» EXERCISE INSTRUCTIONS:
Print exactly what the entries say, line by line, from the first line down to the one with "const PEG = 5;", inclusive.

Entries with model source code:
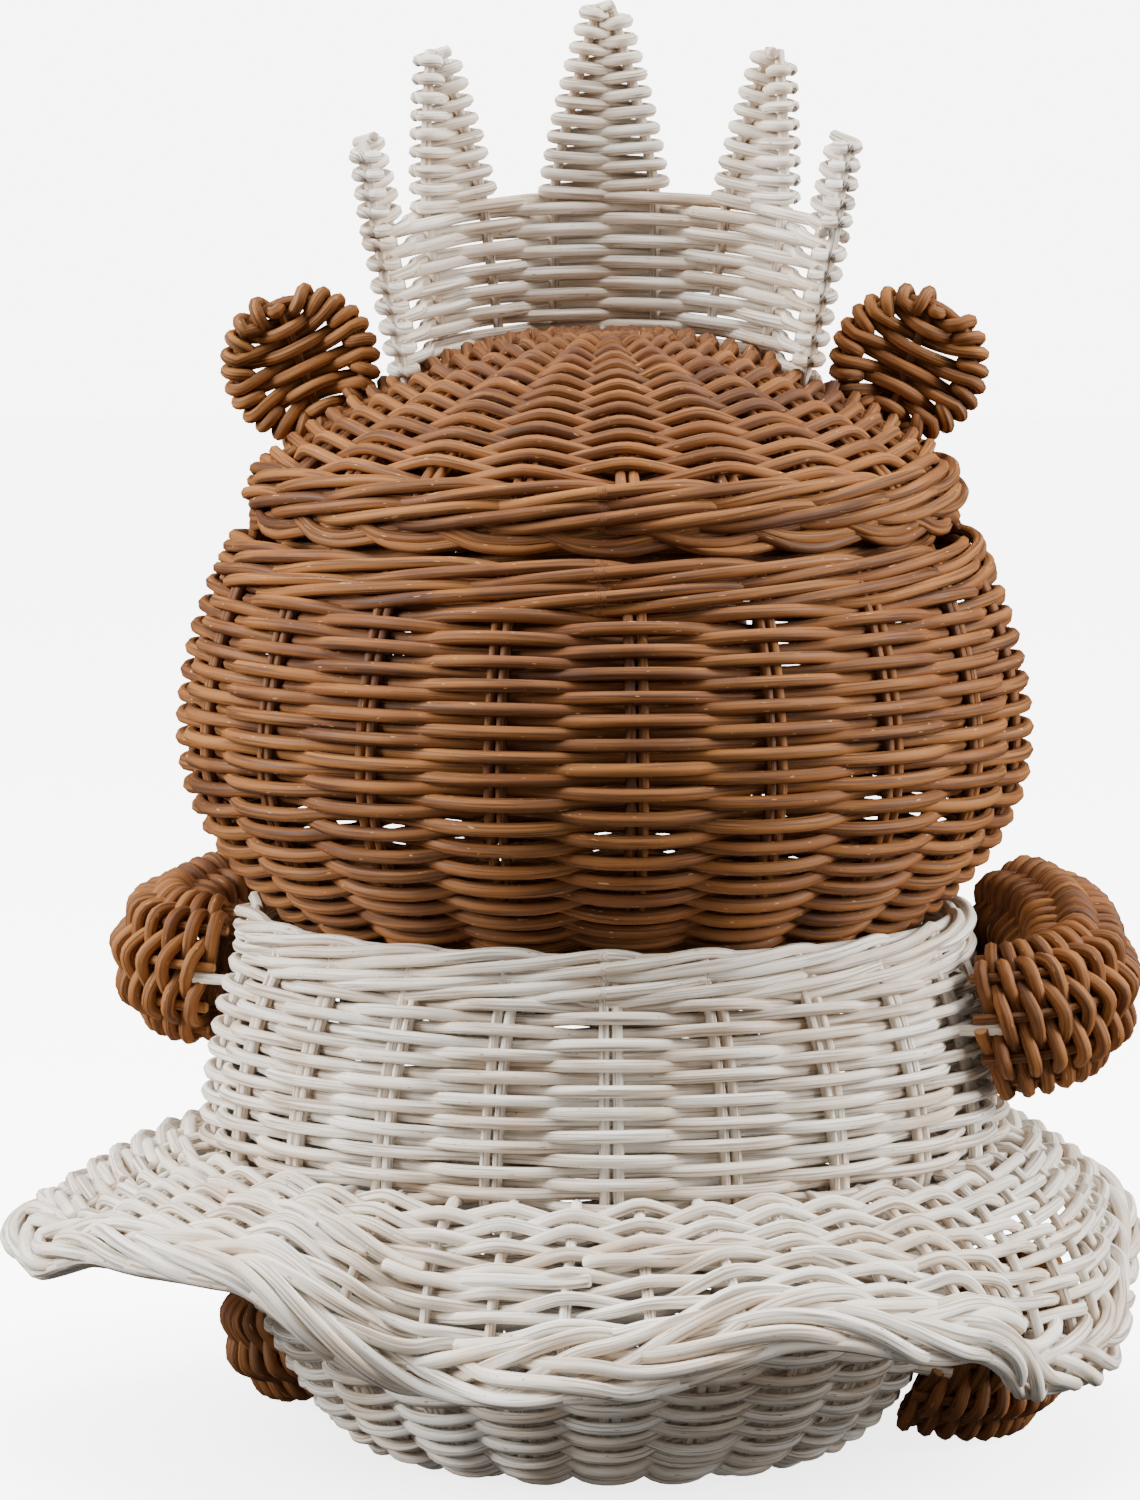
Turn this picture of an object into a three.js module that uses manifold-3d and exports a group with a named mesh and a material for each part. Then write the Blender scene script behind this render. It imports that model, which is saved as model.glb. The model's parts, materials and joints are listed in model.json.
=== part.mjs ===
// A rattan storage basket in the shape of a seated bear. Millimetres, Z up, origin at the middle of the base
// on the floor. The bear faces -Y, so +Y is its back and +X is its left side.
// The body basket wears a wavy woven skirt. The head is a second, round bowl that sits in the body's mouth,
// and its domed lid carries the ears and a half-ring crown. Arms and legs are woven tubes pegged to the body.

import * as THREE from 'three';
import { mergeVertices } from 'three/addons/utils/BufferGeometryUtils.js';
import Module from 'manifold-3d';

const wasm = await Module();
wasm.setup();

const degrees = THREE.MathUtils.degToRad;

// Fits
const GAP = 0.3; // between pieces that touch
const LID_FIT = 1.5; // round the lid's locating ring
const LIMB_STANDOFF = 3; // from a limb's mouth to the wall that it is pegged to

// Cane
const WEAVER = 5;
const STAKE = 4.4;
const PAIR_GAP = 0.4; // between the two stakes of a pair
const STAKE_PAIR = 2 * STAKE + PAIR_GAP;
const WALL = STAKE + 2 * WEAVER;
const PEG = 5;

// Smoothness of round pieces
const ROUND = 28;
const PEG_SIDES = 6;

// Body basket
const BASE_DISC_RADIUS = 84;
const BASE_RADIUS = 97;
const BOWL_FLARE = 42;
const BOWL_FLARE_HEIGHT = 20;
const WAIST_RADIUS = 165;
const WAIST_HEIGHT = 124;
const TORSO_TAPER = 2; // how far the wall has drawn in half way up the torso's curve
const TORSO_RIM_RADIUS = 150.5;
const TORSO_HEIGHT = 219;
const RIM_HEIGHT = 14;
const RIM_WIDTH = 15.5;
const RIM_STANDOUT = 1; // of a rope border past the wall below it
const BODY_STAKES = 21;
const BODY_STAKE_TURN = degrees(-13.1);

// Skirt
const SKIRT_THICKNESS = 10;
const SKIRT_ROOT_THICKNESS = 7;
const SKIRT_LENGTH = 68;
const SKIRT_CURL = 0.4; // share of the droop by which the slope starts flatter and ends steeper
const SKIRT_BORDER_RADIUS = 8.5;
const SKIRT_ROOT_CLEARANCE = 1;
const TONGUE_DEPTH = 3.7; // of the skirt's root, between the wall's outer weavers
const SKIRT_STAKES = 43;
const SKIRT_ROW = 5; // from one row of its weave to the next
const SKIRT_RELIEF = 4;
const SKIRT_EDGE_THICKNESS = 3; // where the border holds it
// How far the skirt hangs below level, and how far it reaches as a share of its length, at azimuths from the
// middle of the back toward the bear's right.
const SKIRT_WAVES = [
  { azimuth: -100, droop: 29, reach: 1.12 },
  { azimuth: -78, droop: 30, reach: 1 },
  { azimuth: -58, droop: 21, reach: 0.84 },
  { azimuth: -40, droop: 22, reach: 0.8 },
  { azimuth: -20, droop: 60, reach: 0.94 },
  { azimuth: 0, droop: 35, reach: 1.14 },
  { azimuth: 18, droop: 23, reach: 1.07 },
  { azimuth: 36, droop: 34, reach: 1.06 },
  { azimuth: 54, droop: 56, reach: 1.15 },
  { azimuth: 70, droop: 59, reach: 1.18 },
  { azimuth: 88, droop: 54, reach: 1 },
  { azimuth: 118, droop: 30, reach: 1.02 },
  { azimuth: 150, droop: 50, reach: 1.04 },
  { azimuth: 180, droop: 34, reach: 1 },
  { azimuth: 210, droop: 28, reach: 1 },
  { azimuth: 236, droop: 46, reach: 1.06 },
  { azimuth: 260, droop: 29, reach: 1.12 },
];

// Head bowl, measured up from its own bottom
const HEAD_BASE_RADIUS = 75;
const HEAD_LOWER_FULLNESS = 44;
const HEAD_RADIUS = 173;
const HEAD_WIDEST = 106;
const HEAD_UPPER_FULLNESS = 41;
const HEAD_RIM_RADIUS = 150.5;
const HEAD_HEIGHT = 189;
const HEAD_STAKES = 19;
const HEAD_STAKE_TURN = degrees(94);

// Lid, measured up from the head's rim
const LID_INSET = 4.5; // how far its border stands in from the head's rim
const LID_EDGE_HEIGHT = 9.4;
const LID_BORDER_HEIGHT = 14;
const LID_SHOULDER = 15;
const LID_RISE = 57.7; // apex above the border
const LID_CENTRE_RADIUS = 60;
const LID_STAKES = 21;
const LID_STAKE_TURN = degrees(3.5);
const LID_ROW = 4.5; // from one row of its weave to the next
const LID_RELIEF = 4.4;
const LID_RINGS = 6; // straight stretches of its outline from border to centre
const LOCATING_RING_HEIGHT = 12;
const LOCATING_RING_WIDTH = 8;

// Ears
const EAR_RADIUS = 30;
const EAR_THICKNESS = 10;
const EAR_SPREAD = 122;
const EAR_HEIGHT = 65; // centre above the head's rim
const EAR_FORWARD = 5;
const EAR_LEAN = degrees(20);
const EAR_LEG_SPACING = 8;
const EAR_LEG_LENGTH = 3; // past the disc's edge

// Crown
const CROWN_SET_BACK = 30;
const CROWN_RADIUS = 80;
const CROWN_FLARE = 10;
const CROWN_HEIGHT = 54;
const CROWN_THICKNESS = 12;
const CROWN_TILT = degrees(9);
const CROWN_SINK = 10;
const CROWN_PEG_DEPTH = 14;
const CROWN_PEG_AZIMUTH = degrees(85);
const SPIKE_THICKNESS = 9;
const SPIKE_TIP = 10;
const SPIKE_STAKE_DEPTH = 28;
const SPIKES = [
  { name: 'far_left', azimuth: 78, width: 30, height: 38 },
  { name: 'left', azimuth: 42, width: 39, height: 65 },
  { name: 'middle', azimuth: 0, width: 50, height: 78 },
  { name: 'right', azimuth: -42, width: 39, height: 65 },
  { name: 'far_right', azimuth: -78, width: 30, height: 38 },
];

// Limbs. The body stands turned under the head, so its own forward direction is off -Y by this much.
const BODY_YAW = degrees(16);
const LIMB_WALL = 10;
const LIMB_SIDES = 10;
const CAP_TURN = degrees(50);
const LIMB_PEG_DEPTH = 9;
const FLOOR_CLEARANCE = 0.5;
const ARM_ROOT_DEPTH = 18; // of the arms' start inside the waist
const ARM = {
  height: 64,
  width: 54,
  start: WAIST_RADIUS - ARM_ROOT_DEPTH,
  forward: -8,
  stub: 14,
  elbow: 28,
  turn: degrees(105),
  bend: 140,
  reach: 68,
  lift: 0,
};
const LEG = {
  height: 62,
  width: 56,
  start: 106,
  forward: 22,
  stub: 16,
  elbow: 30,
  turn: degrees(93),
  bend: 500,
  reach: 108,
  lift: 14, // of its mouth, above the level of the rest
};
const LEFT_ARM_DROP = 33; // of its root below the torso's rim
const RIGHT_ARM_DROP = 41;
const LEFT_ARM = { ...ARM, side: 1, rootHeight: TORSO_HEIGHT - LEFT_ARM_DROP, rise: 15 };
const RIGHT_ARM = { ...ARM, side: -1, rootHeight: TORSO_HEIGHT - RIGHT_ARM_DROP, rise: 24 };
const LEG_HEIGHT = LEG.height / 2 + FLOOR_CLEARANCE;
const LEFT_LEG = { ...LEG, side: 1, rootHeight: LEG_HEIGHT, rise: 0 };
const RIGHT_LEG = { ...LEG, side: -1, rootHeight: LEG_HEIGHT, rise: 0 };

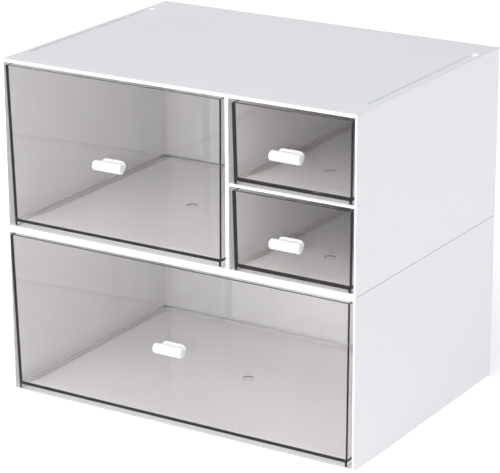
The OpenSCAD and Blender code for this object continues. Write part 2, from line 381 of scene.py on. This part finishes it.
def surroundings():
    """A white studio: an even glow and broad soft lights, all in the world's own light."""
    world = bpy.data.worlds.new("studio")
    world.use_nodes = True
    tree = world.node_tree
    background = tree.nodes["Background"]
    background.inputs["Color"].default_value = (*LIGHT_COLOUR, 1)
    sky = tree.nodes.new("ShaderNodeTexCoord")

    def math_node(operation, first, second):
        node = tree.nodes.new("ShaderNodeMath")
        node.operation = operation
        for socket, value in zip(node.inputs, (first, second)):
            if isinstance(value, bpy.types.NodeSocket):
                tree.links.new(value, socket)
            else:
                socket.default_value = value
        return node.outputs["Value"]

    total = EVEN_LIGHT
    for azimuth, elevation, strength, tightness in BROAD_LIGHTS:
        facing = tree.nodes.new("ShaderNodeVectorMath")
        facing.operation = "DOT_PRODUCT"
        facing.inputs[1].default_value = towards(azimuth, elevation)
        tree.links.new(sky.outputs["Generated"], facing.inputs[0])
        lit = math_node("POWER", math_node("MAXIMUM", facing.outputs["Value"], 0.0), tightness)
        total = math_node("ADD", math_node("MULTIPLY", lit, strength), total)
    tree.links.new(total, background.inputs["Strength"])
    bpy.context.scene.world = world


def camera():
    """The camera, turned as a photographer would: azimuth, elevation, then a little roll."""
    roll = math.radians(CAMERA_ROLL)
    back = towards(CAMERA_AZIMUTH, CAMERA_ELEVATION)
    right = towards(CAMERA_AZIMUTH + 90, 0)
    up = back.cross(right)
    x_axis = math.cos(roll) * right - math.sin(roll) * up
    y_axis = math.sin(roll) * right + math.cos(roll) * up
    data = bpy.data.cameras.new("camera")
    data.lens = CAMERA_LENS
    data.sensor_width = SENSOR_WIDTH
    data.clip_end = CAMERA_REACH
    eye = bpy.data.objects.new("camera", data)
    turn = Matrix((x_axis, y_axis, back)).transposed().to_4x4()
    eye.matrix_world = Matrix.Translation(CAMERA_AT) @ turn
    bpy.context.scene.collection.objects.link(eye)
    bpy.context.scene.camera = eye


floor()
surroundings()
camera()

scene = bpy.context.scene
scene.view_settings.view_transform = "Standard"
scene.cycles.max_bounces = 24
scene.cycles.transmission_bounces = 24
scene.cycles.diffuse_bounces = 8
scene.cycles.glossy_bounces = 12
scene.cycles.blur_glossy = 0  # clear plastic passes the light into the drawers only if it isn't blurred
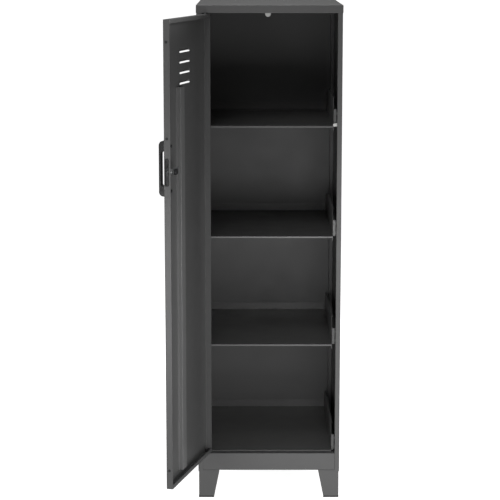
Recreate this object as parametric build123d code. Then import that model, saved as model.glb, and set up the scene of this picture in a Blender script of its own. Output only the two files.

» TASK ANSWER:
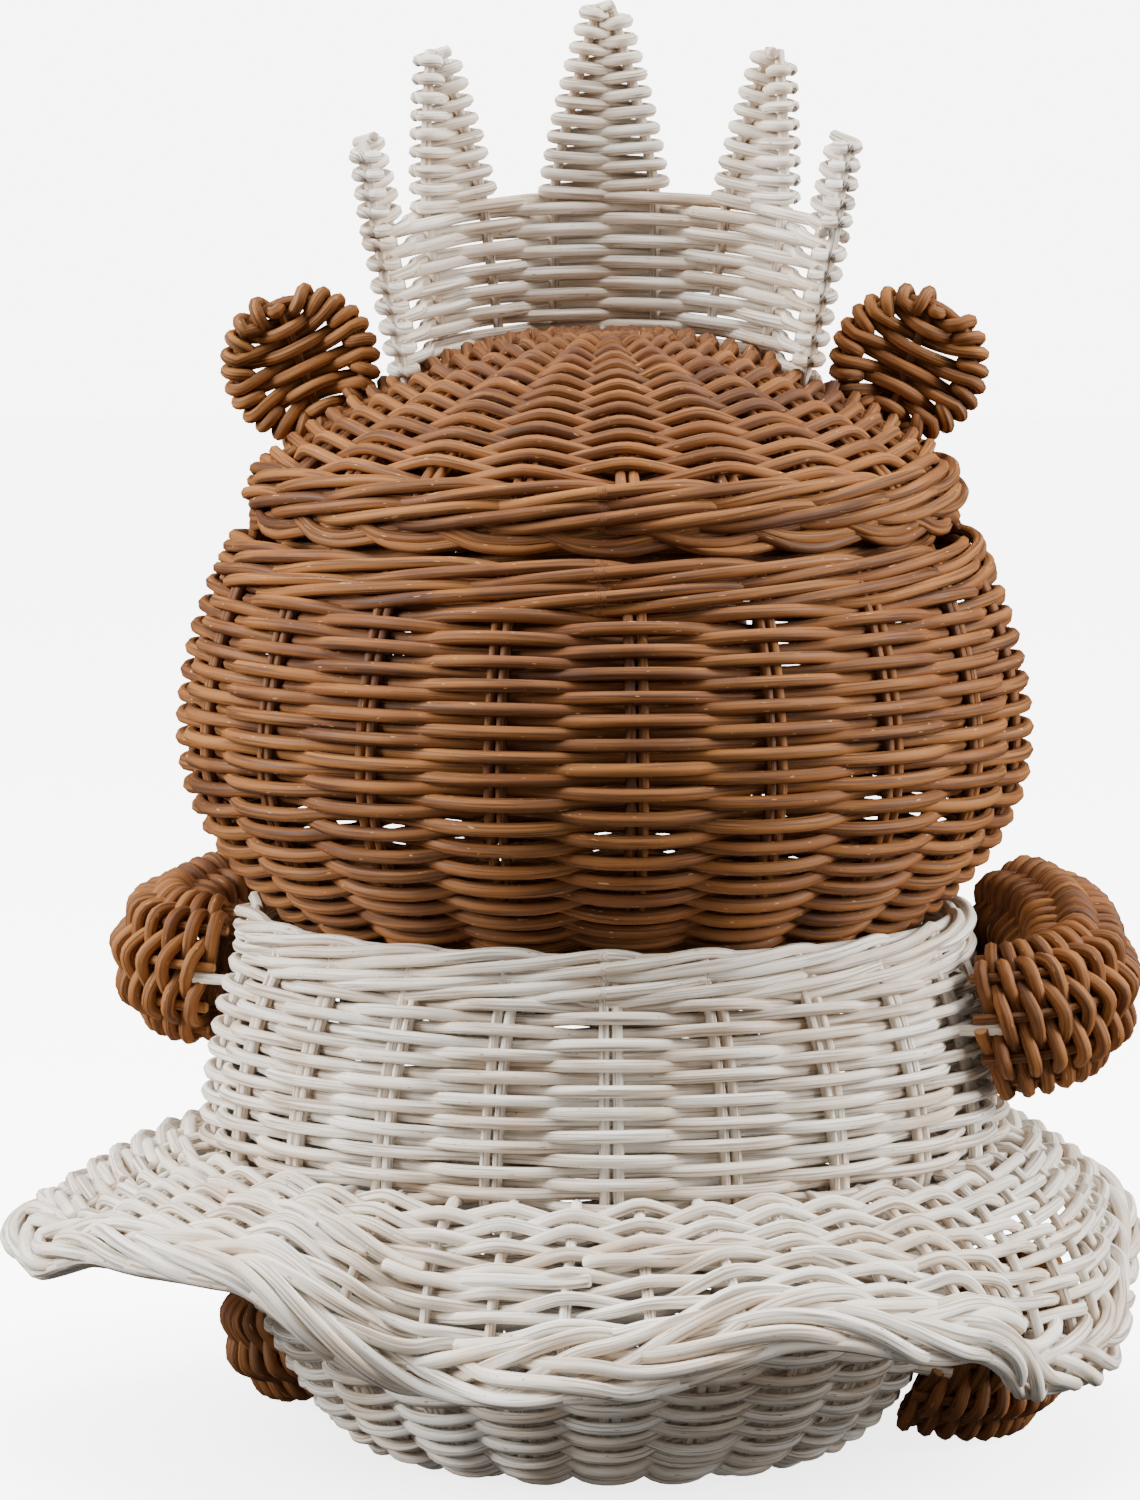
Turn this picture of an object into a three.js module that uses manifold-3d and exports a group with a named mesh and a material for each part. Then write the Blender scene script behind this render. It imports that model, which is saved as model.glb. The model's parts, materials and joints are listed in model.json.
=== part.mjs ===
// A rattan storage basket in the shape of a seated bear. Millimetres, Z up, origin at the middle of the base
// on the floor. The bear faces -Y, so +Y is its back and +X is its left side.
// The body basket wears a wavy woven skirt. The head is a second, round bowl that sits in the body's mouth,
// and its domed lid carries the ears and a half-ring crown. Arms and legs are woven tubes pegged to the body.

import * as THREE from 'three';
import { mergeVertices } from 'three/addons/utils/BufferGeometryUtils.js';
import Module from 'manifold-3d';

const wasm = await Module();
wasm.setup();

const degrees = THREE.MathUtils.degToRad;

// Fits
const GAP = 0.3; // between pieces that touch
const LID_FIT = 1.5; // round the lid's locating ring
const LIMB_STANDOFF = 3; // from a limb's mouth to the wall that it is pegged to

// Cane
const WEAVER = 5;
const STAKE = 4.4;
const PAIR_GAP = 0.4; // between the two stakes of a pair
const STAKE_PAIR = 2 * STAKE + PAIR_GAP;
const WALL = STAKE + 2 * WEAVER;
const PEG = 5;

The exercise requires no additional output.